##### SOURCE MATERIAL

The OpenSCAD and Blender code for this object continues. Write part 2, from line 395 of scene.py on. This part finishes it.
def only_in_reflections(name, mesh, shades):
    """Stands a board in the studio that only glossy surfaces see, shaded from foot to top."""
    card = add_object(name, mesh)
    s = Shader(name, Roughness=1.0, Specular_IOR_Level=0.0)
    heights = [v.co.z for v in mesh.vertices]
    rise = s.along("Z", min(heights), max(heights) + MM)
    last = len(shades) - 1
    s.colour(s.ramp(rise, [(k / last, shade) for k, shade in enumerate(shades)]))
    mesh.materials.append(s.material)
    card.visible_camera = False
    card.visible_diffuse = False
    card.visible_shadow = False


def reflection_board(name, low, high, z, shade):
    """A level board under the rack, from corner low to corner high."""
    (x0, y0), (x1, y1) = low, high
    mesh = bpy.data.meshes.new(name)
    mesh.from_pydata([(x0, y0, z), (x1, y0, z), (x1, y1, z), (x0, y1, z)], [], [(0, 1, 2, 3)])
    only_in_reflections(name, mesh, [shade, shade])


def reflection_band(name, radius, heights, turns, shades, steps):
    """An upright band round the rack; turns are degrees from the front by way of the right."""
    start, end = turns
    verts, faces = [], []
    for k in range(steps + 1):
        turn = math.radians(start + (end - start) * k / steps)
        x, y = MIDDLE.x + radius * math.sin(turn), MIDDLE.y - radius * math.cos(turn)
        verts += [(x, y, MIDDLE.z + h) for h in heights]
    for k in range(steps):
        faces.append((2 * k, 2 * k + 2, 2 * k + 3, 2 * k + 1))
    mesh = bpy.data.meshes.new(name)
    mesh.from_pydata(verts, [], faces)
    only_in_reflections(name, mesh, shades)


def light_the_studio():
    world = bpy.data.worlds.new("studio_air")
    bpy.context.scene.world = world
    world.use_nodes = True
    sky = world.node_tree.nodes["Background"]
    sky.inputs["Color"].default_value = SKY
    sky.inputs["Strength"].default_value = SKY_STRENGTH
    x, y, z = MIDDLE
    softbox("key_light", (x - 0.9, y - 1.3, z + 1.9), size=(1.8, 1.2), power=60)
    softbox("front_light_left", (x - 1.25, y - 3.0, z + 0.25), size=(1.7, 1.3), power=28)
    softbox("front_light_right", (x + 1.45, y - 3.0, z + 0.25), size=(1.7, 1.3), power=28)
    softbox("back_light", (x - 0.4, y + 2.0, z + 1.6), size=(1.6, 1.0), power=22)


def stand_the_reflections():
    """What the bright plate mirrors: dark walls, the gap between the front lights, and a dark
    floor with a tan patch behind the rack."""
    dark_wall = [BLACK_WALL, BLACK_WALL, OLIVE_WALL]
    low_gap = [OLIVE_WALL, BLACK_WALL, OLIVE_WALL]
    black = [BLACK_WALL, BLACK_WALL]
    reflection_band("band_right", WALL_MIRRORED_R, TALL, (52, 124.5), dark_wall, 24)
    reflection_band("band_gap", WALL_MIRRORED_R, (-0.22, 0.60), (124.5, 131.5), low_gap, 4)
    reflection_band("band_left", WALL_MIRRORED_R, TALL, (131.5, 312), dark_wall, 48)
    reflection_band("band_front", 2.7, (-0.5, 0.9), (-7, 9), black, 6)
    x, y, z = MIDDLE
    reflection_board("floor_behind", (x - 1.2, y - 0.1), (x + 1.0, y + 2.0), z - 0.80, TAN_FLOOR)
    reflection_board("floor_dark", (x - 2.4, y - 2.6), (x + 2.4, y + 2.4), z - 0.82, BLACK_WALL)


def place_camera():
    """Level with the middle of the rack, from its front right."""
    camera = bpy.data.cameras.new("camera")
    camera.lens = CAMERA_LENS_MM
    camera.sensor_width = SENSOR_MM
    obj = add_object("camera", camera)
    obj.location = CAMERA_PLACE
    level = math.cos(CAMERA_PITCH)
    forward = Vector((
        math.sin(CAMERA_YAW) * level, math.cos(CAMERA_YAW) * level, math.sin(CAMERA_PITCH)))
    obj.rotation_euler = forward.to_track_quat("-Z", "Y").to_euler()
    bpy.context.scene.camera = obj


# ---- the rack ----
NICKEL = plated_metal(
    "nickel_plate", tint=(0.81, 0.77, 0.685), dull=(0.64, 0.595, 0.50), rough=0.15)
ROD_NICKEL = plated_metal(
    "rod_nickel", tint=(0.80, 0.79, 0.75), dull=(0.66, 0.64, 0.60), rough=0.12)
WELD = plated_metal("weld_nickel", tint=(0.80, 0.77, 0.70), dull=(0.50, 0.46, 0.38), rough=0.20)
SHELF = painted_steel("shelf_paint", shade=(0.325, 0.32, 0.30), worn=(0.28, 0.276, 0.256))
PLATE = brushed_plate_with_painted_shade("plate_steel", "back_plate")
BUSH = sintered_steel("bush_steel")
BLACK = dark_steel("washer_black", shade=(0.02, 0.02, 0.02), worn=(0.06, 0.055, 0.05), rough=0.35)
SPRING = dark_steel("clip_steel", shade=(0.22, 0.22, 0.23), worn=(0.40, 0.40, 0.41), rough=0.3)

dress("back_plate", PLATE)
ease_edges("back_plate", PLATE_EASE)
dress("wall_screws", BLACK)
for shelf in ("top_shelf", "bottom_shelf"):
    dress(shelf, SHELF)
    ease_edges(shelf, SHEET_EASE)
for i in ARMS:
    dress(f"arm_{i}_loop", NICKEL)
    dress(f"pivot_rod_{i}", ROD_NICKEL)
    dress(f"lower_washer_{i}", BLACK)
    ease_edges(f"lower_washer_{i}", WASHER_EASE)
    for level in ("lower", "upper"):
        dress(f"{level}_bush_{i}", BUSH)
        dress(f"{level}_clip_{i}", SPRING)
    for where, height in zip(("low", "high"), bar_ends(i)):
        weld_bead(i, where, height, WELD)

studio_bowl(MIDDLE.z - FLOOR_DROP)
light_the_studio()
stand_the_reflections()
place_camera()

##########
##### SOURCE MATERIAL

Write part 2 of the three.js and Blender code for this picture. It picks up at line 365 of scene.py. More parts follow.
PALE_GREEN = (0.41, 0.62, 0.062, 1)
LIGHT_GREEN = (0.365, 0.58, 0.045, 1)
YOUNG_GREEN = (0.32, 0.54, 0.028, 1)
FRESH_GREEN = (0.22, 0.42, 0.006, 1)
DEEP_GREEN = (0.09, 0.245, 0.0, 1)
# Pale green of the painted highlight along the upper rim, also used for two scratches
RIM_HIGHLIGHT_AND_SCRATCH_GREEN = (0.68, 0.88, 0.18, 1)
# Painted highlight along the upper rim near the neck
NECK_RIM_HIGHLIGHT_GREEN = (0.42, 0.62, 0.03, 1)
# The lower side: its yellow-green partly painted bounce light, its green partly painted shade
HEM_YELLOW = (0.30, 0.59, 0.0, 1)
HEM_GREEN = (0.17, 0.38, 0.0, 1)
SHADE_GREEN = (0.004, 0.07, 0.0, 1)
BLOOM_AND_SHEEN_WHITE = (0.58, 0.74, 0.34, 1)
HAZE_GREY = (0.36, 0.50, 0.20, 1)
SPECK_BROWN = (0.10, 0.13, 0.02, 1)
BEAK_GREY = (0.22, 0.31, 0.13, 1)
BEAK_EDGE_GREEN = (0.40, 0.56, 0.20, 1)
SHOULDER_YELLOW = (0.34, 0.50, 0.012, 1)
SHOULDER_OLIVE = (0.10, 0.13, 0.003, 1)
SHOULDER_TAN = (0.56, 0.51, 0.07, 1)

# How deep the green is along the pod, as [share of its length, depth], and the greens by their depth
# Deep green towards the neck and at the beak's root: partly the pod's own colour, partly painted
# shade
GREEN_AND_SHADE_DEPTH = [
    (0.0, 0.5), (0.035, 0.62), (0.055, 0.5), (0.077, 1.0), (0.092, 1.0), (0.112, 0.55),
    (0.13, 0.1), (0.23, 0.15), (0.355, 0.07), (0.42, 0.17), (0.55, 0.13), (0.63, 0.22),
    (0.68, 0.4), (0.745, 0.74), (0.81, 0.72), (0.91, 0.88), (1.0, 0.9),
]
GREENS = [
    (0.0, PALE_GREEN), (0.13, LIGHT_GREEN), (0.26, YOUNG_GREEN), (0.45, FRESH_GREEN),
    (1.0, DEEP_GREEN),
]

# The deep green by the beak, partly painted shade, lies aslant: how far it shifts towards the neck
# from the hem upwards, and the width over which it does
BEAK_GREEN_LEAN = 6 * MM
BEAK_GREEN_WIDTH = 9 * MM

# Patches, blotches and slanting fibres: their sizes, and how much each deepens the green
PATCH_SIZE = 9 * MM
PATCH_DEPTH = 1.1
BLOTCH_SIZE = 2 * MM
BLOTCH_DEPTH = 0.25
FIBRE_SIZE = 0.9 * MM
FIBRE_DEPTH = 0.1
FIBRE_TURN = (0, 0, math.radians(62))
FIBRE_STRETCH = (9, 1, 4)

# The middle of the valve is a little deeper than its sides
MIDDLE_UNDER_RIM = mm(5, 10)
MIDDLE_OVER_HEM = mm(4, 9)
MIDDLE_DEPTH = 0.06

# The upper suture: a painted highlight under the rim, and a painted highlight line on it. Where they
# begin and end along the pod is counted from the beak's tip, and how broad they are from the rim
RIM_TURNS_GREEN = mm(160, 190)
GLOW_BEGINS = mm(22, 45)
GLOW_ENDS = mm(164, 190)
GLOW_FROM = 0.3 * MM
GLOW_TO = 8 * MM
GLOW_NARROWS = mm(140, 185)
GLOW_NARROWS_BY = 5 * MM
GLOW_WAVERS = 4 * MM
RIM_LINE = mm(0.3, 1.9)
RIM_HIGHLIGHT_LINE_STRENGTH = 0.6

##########

**WHAT YOU ARE ASKED TO DO**
Begin at the line that has "Write part 2 of", stop after the line that has "FIBRE_STRETCH = (9, 1, 4)", and repeat exactly those lines, nothing more.

**SOLUTION**
Write part 2 of the three.js and Blender code for this picture. It picks up at line 365 of scene.py. More parts follow.
PALE_GREEN = (0.41, 0.62, 0.062, 1)
LIGHT_GREEN = (0.365, 0.58, 0.045, 1)
YOUNG_GREEN = (0.32, 0.54, 0.028, 1)
FRESH_GREEN = (0.22, 0.42, 0.006, 1)
DEEP_GREEN = (0.09, 0.245, 0.0, 1)
# Pale green of the painted highlight along the upper rim, also used for two scratches
RIM_HIGHLIGHT_AND_SCRATCH_GREEN = (0.68, 0.88, 0.18, 1)
# Painted highlight along the upper rim near the neck
NECK_RIM_HIGHLIGHT_GREEN = (0.42, 0.62, 0.03, 1)
# The lower side: its yellow-green partly painted bounce light, its green partly painted shade
HEM_YELLOW = (0.30, 0.59, 0.0, 1)
HEM_GREEN = (0.17, 0.38, 0.0, 1)
SHADE_GREEN = (0.004, 0.07, 0.0, 1)
BLOOM_AND_SHEEN_WHITE = (0.58, 0.74, 0.34, 1)
HAZE_GREY = (0.36, 0.50, 0.20, 1)
SPECK_BROWN = (0.10, 0.13, 0.02, 1)
BEAK_GREY = (0.22, 0.31, 0.13, 1)
BEAK_EDGE_GREEN = (0.40, 0.56, 0.20, 1)
SHOULDER_YELLOW = (0.34, 0.50, 0.012, 1)
SHOULDER_OLIVE = (0.10, 0.13, 0.003, 1)
SHOULDER_TAN = (0.56, 0.51, 0.07, 1)

# How deep the green is along the pod, as [share of its length, depth], and the greens by their depth
# Deep green towards the neck and at the beak's root: partly the pod's own colour, partly painted
# shade
GREEN_AND_SHADE_DEPTH = [
    (0.0, 0.5), (0.035, 0.62), (0.055, 0.5), (0.077, 1.0), (0.092, 1.0), (0.112, 0.55),
    (0.13, 0.1), (0.23, 0.15), (0.355, 0.07), (0.42, 0.17), (0.55, 0.13), (0.63, 0.22),
    (0.68, 0.4), (0.745, 0.74), (0.81, 0.72), (0.91, 0.88), (1.0, 0.9),
]
GREENS = [
    (0.0, PALE_GREEN), (0.13, LIGHT_GREEN), (0.26, YOUNG_GREEN), (0.45, FRESH_GREEN),
    (1.0, DEEP_GREEN),
]

# The deep green by the beak, partly painted shade, lies aslant: how far it shifts towards the neck
# from the hem upwards, and the width over which it does
BEAK_GREEN_LEAN = 6 * MM
BEAK_GREEN_WIDTH = 9 * MM

# Patches, blotches and slanting fibres: their sizes, and how much each deepens the green
PATCH_SIZE = 9 * MM
PATCH_DEPTH = 1.1
BLOTCH_SIZE = 2 * MM
BLOTCH_DEPTH = 0.25
FIBRE_SIZE = 0.9 * MM
FIBRE_DEPTH = 0.1
FIBRE_TURN = (0, 0, math.radians(62))
FIBRE_STRETCH = (9, 1, 4)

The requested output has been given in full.